I narrate this story particularly for the interest of the scores
of engineering students - men and women - who responded to one of
my previous columns in which I had quoted a letter from a woman
student at an engineering college in Kerala. The majority of the
letters appreciated the column, and the courage of the student
who wrote about the situation in her college. But the column also
triggered off a virtual flood of mail from another college in
Tamil Nadu where the situation seems to be much worse. Here the
problem is not sexual harassment, but denial of the right of men
and women to even converse with one another in a normal way. The
result is a virtual sexual apartheid where the men and women are
separated - they even have separate entrances!

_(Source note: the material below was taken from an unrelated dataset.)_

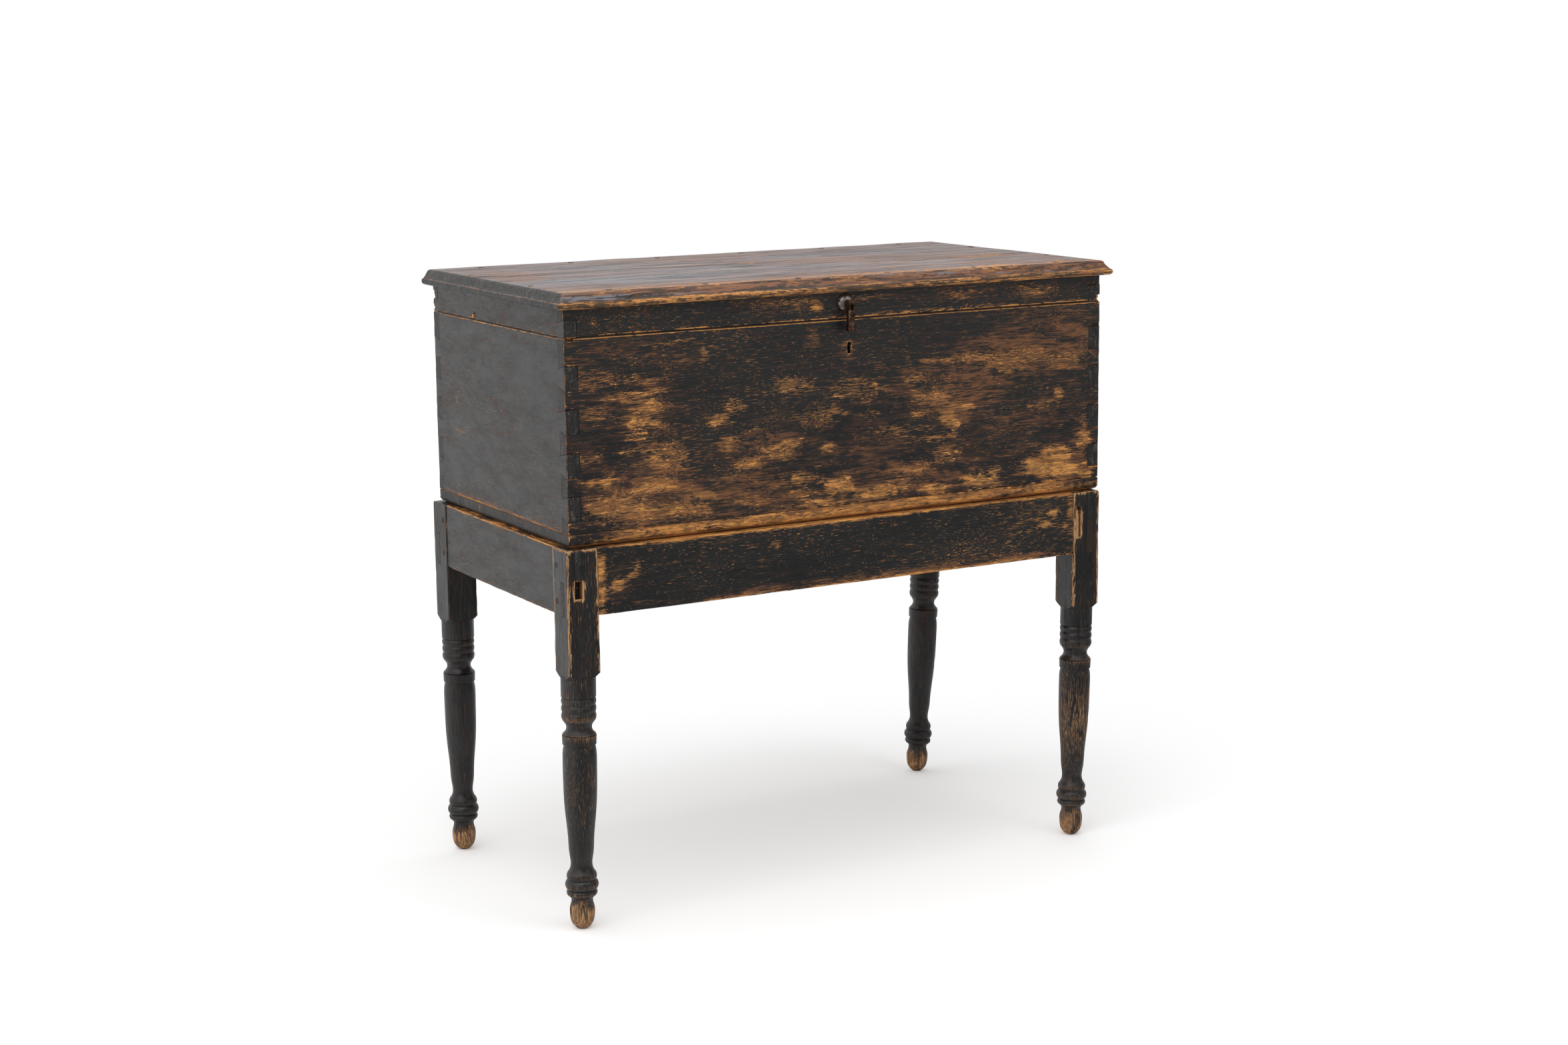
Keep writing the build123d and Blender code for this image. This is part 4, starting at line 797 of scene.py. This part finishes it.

Clearly, the answer to sexual harassment is not the separation of
the sexes. Women only or men only colleges do not reduce the
incidence of sexual harassment on the streets or outside the
colleges. On the contrary, some argue that separate institutes of
higher learning exacerbate the problem.
But as the IIT women students suggest, even if they study in co-
educational institutions where such unreasonable restrictions are
not enforced, sexual harassment does not stop. For the reality is
that sexual harassment is about power, it arises from the desire
of men to control women, to show their power over them through
violence and intimidation. The so-called "eve-teasing" is not
flattery or appreciation of women; it is aimed to show women
their place as sexual objects. When these things happen in
institutions where men and women have entered on an equal footing
to be trained for professions which are not gender specific, it
is all the more exasperating to the women.
It will be interesting to watch if the lead taken by the IIT,
Mumbai women is followed up by other women studying in
engineering and technical institutes. Given that this country has
a specific law on sexual harassment and the Supreme Court has set
out guidelines that should be followed by such institutes, the
women are well within their rights to make such demands.